--- Start of Records for processing ---
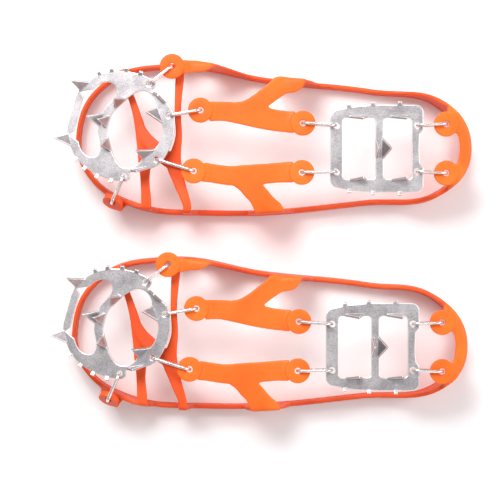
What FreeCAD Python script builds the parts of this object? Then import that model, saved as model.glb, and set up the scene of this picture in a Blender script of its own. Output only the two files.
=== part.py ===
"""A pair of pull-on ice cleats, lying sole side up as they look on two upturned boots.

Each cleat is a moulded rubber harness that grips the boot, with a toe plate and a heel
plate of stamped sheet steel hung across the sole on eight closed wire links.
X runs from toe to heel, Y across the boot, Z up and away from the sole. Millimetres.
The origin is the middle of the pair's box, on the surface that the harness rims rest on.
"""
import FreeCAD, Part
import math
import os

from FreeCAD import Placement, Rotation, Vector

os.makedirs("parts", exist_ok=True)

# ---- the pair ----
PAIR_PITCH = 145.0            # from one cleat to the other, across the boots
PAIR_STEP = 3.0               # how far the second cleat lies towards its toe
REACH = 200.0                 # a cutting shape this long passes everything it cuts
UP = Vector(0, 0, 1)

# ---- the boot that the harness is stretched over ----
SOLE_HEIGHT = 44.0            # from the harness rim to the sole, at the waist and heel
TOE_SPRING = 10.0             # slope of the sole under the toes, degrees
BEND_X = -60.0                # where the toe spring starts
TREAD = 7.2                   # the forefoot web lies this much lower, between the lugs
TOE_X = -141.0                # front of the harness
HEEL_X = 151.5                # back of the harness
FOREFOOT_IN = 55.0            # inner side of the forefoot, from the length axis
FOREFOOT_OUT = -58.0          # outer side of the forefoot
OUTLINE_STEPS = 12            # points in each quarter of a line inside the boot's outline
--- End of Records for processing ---
--- Start of Records for processing ---
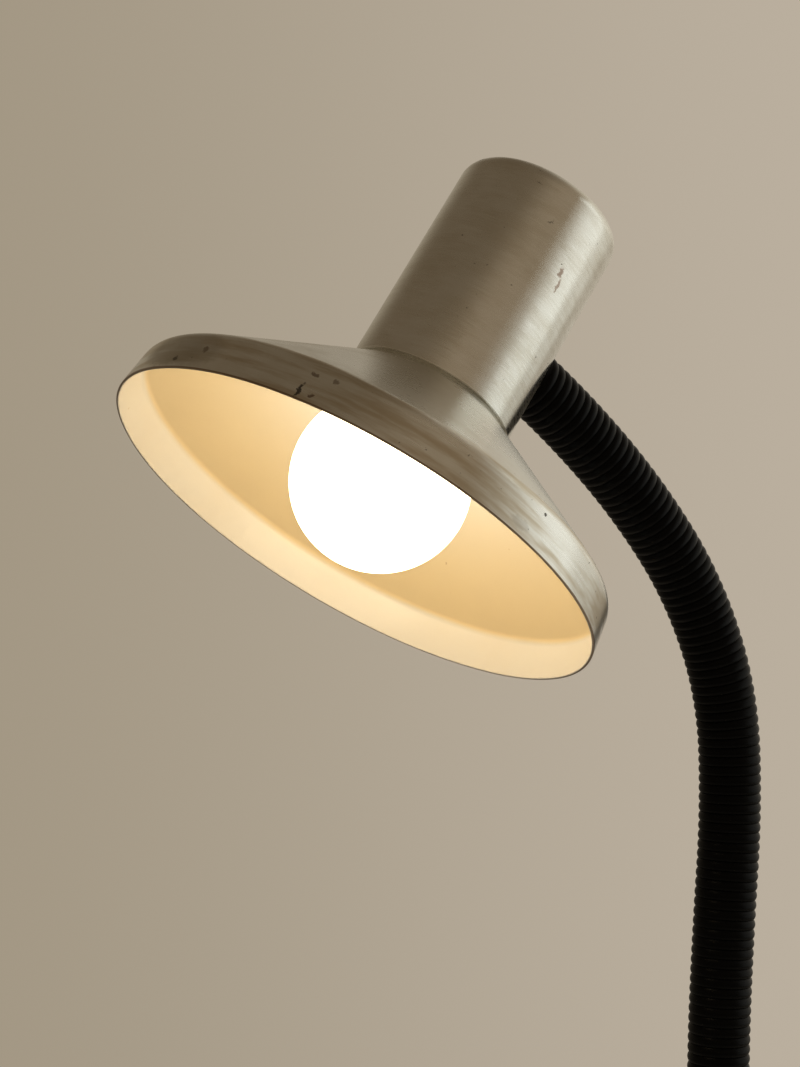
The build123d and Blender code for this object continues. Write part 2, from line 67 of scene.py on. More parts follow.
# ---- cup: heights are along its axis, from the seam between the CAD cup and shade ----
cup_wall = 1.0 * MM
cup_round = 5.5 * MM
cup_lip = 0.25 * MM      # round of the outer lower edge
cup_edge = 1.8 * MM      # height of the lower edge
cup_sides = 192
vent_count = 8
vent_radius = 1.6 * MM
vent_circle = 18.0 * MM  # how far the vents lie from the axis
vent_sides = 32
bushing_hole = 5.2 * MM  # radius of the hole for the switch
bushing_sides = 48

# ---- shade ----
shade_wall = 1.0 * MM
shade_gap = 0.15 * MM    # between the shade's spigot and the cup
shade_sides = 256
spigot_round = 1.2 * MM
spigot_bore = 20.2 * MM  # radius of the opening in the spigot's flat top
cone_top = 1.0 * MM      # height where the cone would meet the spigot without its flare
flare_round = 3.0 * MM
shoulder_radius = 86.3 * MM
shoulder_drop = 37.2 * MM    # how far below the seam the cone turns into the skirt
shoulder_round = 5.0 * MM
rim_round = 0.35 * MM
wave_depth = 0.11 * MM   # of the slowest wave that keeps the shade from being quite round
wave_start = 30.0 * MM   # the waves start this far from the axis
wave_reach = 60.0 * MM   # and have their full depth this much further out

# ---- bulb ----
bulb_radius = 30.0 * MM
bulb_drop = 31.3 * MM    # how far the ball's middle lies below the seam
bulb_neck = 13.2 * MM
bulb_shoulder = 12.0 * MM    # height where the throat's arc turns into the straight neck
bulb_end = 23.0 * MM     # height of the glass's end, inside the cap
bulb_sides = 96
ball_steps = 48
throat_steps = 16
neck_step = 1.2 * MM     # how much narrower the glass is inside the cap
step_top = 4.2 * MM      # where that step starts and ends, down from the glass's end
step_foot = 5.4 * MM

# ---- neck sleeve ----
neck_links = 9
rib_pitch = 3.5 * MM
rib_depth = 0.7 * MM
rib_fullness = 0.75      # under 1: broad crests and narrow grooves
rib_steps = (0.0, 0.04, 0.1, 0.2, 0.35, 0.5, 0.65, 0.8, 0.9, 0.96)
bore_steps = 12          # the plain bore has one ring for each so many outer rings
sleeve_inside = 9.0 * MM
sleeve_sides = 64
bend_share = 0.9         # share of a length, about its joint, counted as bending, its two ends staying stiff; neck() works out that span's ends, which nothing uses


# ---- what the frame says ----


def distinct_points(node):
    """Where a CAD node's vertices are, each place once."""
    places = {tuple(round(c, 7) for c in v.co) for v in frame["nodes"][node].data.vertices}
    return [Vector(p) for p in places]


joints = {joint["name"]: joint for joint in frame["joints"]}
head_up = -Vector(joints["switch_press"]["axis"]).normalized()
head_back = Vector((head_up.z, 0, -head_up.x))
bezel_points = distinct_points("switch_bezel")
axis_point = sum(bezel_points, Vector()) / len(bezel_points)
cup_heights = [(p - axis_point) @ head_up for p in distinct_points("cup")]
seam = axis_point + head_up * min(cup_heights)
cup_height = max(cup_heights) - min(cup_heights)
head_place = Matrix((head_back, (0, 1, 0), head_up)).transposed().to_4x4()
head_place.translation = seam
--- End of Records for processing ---
Output the lines of the records above exactly as they appear, from the line containing "What FreeCAD Python" through the line containing "UP = Vector(0, 0, 1)".

### [Solution for this problem]
What FreeCAD Python script builds the parts of this object? Then import that model, saved as model.glb, and set up the scene of this picture in a Blender script of its own. Output only the two files.
=== part.py ===
"""A pair of pull-on ice cleats, lying sole side up as they look on two upturned boots.

Each cleat is a moulded rubber harness that grips the boot, with a toe plate and a heel
plate of stamped sheet steel hung across the sole on eight closed wire links.
X runs from toe to heel, Y across the boot, Z up and away from the sole. Millimetres.
The origin is the middle of the pair's box, on the surface that the harness rims rest on.
"""
import FreeCAD, Part
import math
import os

from FreeCAD import Placement, Rotation, Vector

os.makedirs("parts", exist_ok=True)

# ---- the pair ----
PAIR_PITCH = 145.0            # from one cleat to the other, across the boots
PAIR_STEP = 3.0               # how far the second cleat lies towards its toe
REACH = 200.0                 # a cutting shape this long passes everything it cuts
UP = Vector(0, 0, 1)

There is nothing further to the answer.